Conscient des risques d’une telle organisation, l’auteur en dresse les diverses conséquences. Le peuple serait ainsi, selon lui, lésé au sein des deux partis car si sa moralité est attaquée par le gouvernement aristocratique, sa conscience est, elle, indirectement atteinte par le gouvernement adverse.
Le mal être du peuple reposerait donc essentiellement sur une société porteuse de maux et la démocratie ne serait qu’un système basé sur l’apport monétaire et donc aisément corrompu. Cette corruption est par ailleurs illustrée dans cet essai à travers une large isotopie de l’achat : le gouvernement est « à l’enchère » (l.20), les « hommes à vendre » (l.24) et on en « achète le vote » (l.32) . L’auteur se plaît également à jouer sur les mots et use de diaphore avec les verbes « vendre » et « acheter » qu’il détourne de leur sens initial. Dans une société basée sur les jouissances matérielles, les hommes sont « à vendre » puisqu’ils briguent un poste auprès d’ »acheteurs ». De plus, si la corruption semble aujourd’hui dominer notre société, il est clair qu’on cherche à « acheter trop de monde » (l.25-26).
Un peuple corrompu à l’image de la société ?
Enfin, à l’image de la société dans laquelle ils évoluent, les citoyens s’avèrent corrompus et complexes pour l’auteur et on assiste à un retournement des valeurs appuyé par de nombreux oxymores.
La vertu présenterait ainsi de « dangereux exemples » et le vice des « comparaisons glorieuses » (l.50-51), ce qui semble contradictoire.
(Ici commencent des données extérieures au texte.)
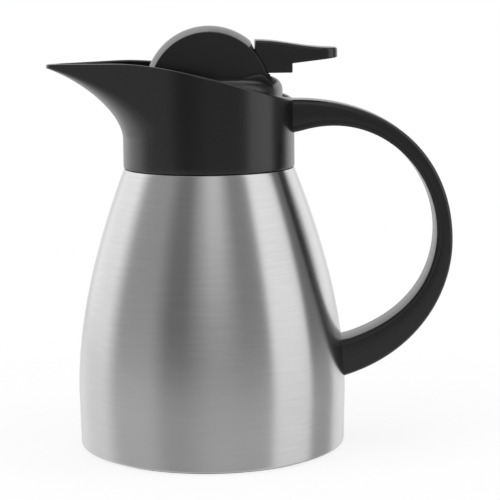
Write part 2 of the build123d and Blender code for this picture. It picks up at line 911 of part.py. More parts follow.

Mais c’est à la fin de l’essai que nous constatons la complexité du peuple pris entre des « idées de bassesse et de pouvoir, d’indignité et de succès, d’utilité et de déshonneur ». (l.82-84), le rythme ternaire accentuant cette évidente confusion.
Le polyptote des lignes 41-42 (« corrompre »/ « corrompus ») renforce par ailleurs la complexité du peuple et le vice devient pour lui porteur de vérité : s’il se plaît à voler l’Etat il est en effet attristé par les dessous misérables de l’aristocratie par exemple (l.64-70). De plus, si un des citoyens parvient à s’enrichir, cela ne peut être lié qu’à l’un de ses vices pour le peuple qui ne peut accepter son succès (l.80-82).
La démocratie n’est donc pas considérée comme porteuse de biens pour le sociologue Tocqueville mais plutôt comme initiatrice de vices et à l’origine de la déchéance de ses citoyens.
Les jouissance matérielles seraient donc ici directement liées au profit et au vice dans lequel semble se complaire le peuple.